- _DIRECTION_:
Find all the lines with "context" and gather them.

- _DATA LINES_:
* START *
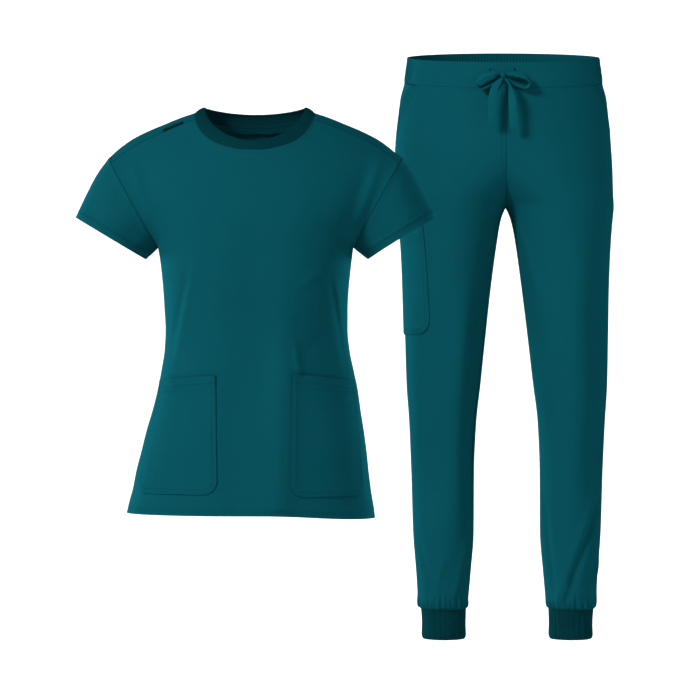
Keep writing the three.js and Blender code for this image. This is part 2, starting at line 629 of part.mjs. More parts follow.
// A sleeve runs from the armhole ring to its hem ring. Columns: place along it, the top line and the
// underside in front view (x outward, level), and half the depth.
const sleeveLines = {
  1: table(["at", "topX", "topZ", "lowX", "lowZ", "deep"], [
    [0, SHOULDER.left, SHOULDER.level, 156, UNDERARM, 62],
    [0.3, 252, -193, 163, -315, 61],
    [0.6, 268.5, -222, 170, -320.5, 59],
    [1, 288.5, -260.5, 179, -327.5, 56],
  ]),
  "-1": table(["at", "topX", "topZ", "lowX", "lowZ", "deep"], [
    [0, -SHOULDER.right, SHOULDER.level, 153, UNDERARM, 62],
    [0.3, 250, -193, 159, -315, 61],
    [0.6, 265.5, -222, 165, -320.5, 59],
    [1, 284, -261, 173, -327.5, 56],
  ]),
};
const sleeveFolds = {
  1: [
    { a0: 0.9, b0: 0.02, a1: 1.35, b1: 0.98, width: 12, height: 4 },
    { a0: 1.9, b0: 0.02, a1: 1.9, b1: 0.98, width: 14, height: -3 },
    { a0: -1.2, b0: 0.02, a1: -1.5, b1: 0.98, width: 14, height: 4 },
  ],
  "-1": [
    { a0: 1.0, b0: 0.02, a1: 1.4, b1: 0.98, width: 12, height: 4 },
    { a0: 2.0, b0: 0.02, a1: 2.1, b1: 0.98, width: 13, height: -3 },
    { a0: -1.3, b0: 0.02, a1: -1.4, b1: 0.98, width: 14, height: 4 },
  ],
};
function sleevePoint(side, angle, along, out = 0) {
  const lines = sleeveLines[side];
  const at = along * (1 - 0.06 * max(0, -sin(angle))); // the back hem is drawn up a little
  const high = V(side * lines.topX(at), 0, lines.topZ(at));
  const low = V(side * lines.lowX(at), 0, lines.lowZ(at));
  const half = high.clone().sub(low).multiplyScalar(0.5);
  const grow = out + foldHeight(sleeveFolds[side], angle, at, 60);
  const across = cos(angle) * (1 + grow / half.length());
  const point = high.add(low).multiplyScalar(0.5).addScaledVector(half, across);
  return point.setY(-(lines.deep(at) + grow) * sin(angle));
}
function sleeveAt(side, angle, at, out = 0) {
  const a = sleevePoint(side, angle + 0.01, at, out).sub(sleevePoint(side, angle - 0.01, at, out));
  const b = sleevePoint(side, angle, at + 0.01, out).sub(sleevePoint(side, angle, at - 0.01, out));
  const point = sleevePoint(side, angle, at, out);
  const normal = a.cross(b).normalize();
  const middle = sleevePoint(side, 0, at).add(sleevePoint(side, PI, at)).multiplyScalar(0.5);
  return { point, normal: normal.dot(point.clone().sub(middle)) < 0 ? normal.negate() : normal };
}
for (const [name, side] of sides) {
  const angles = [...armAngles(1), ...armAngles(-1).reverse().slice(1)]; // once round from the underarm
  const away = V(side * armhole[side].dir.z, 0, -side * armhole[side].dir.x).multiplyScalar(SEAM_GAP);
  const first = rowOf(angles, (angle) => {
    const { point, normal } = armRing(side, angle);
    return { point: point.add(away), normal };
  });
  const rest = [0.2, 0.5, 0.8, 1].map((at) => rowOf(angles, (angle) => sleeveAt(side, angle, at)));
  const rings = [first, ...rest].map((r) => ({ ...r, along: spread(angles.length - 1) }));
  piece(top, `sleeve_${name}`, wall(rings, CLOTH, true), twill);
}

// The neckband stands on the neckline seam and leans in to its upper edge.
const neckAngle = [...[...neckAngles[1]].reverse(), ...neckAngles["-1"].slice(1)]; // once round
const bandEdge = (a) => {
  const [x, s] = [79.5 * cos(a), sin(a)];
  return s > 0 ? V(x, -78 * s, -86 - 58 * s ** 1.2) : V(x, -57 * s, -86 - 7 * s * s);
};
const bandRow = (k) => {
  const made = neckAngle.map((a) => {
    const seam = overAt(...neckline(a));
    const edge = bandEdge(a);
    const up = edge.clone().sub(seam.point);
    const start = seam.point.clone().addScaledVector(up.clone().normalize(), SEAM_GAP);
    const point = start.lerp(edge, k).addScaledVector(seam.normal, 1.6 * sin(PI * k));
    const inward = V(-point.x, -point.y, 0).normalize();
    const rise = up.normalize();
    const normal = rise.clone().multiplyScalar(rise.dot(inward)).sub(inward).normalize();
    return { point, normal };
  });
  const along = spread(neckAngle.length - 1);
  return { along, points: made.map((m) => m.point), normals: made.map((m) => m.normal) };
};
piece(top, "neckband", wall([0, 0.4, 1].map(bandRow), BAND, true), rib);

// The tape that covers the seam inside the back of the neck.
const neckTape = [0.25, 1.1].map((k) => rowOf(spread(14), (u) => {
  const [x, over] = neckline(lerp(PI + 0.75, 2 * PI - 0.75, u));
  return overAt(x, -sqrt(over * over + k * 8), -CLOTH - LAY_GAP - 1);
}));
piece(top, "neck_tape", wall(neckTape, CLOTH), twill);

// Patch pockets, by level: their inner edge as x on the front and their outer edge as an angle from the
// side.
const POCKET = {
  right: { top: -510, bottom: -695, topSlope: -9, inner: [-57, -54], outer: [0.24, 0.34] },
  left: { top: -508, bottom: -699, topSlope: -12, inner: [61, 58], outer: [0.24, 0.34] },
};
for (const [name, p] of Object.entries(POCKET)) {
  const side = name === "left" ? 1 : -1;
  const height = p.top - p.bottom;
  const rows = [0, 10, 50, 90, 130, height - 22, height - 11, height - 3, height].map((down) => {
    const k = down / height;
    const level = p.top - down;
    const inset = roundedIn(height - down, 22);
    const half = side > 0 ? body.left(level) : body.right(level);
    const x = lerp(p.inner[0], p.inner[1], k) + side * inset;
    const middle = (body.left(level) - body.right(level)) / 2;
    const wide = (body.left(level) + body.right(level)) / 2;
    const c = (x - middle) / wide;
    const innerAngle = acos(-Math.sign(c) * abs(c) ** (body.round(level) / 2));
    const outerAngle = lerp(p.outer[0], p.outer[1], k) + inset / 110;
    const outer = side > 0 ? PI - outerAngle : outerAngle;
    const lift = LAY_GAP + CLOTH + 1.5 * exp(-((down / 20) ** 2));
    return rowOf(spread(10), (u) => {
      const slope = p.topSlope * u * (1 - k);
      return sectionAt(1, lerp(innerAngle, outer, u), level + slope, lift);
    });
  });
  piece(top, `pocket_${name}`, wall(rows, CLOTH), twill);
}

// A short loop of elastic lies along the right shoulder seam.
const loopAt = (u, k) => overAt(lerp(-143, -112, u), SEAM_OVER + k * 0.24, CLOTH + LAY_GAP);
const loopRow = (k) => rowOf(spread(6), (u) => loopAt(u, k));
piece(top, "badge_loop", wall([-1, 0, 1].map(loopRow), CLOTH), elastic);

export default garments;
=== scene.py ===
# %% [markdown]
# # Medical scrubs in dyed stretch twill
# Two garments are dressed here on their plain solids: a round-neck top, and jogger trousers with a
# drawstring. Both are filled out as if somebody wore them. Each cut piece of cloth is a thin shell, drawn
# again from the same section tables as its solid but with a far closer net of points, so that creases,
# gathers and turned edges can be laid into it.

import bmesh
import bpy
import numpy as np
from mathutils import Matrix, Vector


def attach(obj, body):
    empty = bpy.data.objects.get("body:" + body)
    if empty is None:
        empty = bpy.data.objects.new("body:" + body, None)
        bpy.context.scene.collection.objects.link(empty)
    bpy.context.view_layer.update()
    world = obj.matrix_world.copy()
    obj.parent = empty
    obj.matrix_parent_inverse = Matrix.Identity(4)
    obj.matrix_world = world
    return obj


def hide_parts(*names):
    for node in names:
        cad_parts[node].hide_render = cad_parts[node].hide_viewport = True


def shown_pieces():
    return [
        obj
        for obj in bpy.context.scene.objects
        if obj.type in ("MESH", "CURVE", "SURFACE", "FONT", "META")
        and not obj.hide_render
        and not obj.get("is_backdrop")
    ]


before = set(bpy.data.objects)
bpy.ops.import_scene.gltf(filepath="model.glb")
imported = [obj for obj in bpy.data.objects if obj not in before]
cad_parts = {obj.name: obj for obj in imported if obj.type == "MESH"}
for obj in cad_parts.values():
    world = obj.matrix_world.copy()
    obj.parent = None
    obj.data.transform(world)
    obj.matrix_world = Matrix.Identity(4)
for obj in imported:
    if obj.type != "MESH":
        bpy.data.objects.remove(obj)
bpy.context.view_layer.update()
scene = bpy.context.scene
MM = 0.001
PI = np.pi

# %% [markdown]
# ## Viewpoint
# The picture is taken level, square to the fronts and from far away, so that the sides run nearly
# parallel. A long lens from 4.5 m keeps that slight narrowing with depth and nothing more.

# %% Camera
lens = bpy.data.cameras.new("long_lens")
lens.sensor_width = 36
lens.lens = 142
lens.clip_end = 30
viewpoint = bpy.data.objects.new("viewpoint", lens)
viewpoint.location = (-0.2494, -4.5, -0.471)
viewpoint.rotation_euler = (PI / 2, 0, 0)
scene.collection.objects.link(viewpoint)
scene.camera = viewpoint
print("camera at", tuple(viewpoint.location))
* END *
- _WRITTEN REPLY_:
        bpy.context.scene.collection.objects.link(empty)
    bpy.context.view_layer.update()
        for obj in bpy.context.scene.objects
bpy.context.view_layer.update()
scene = bpy.context.scene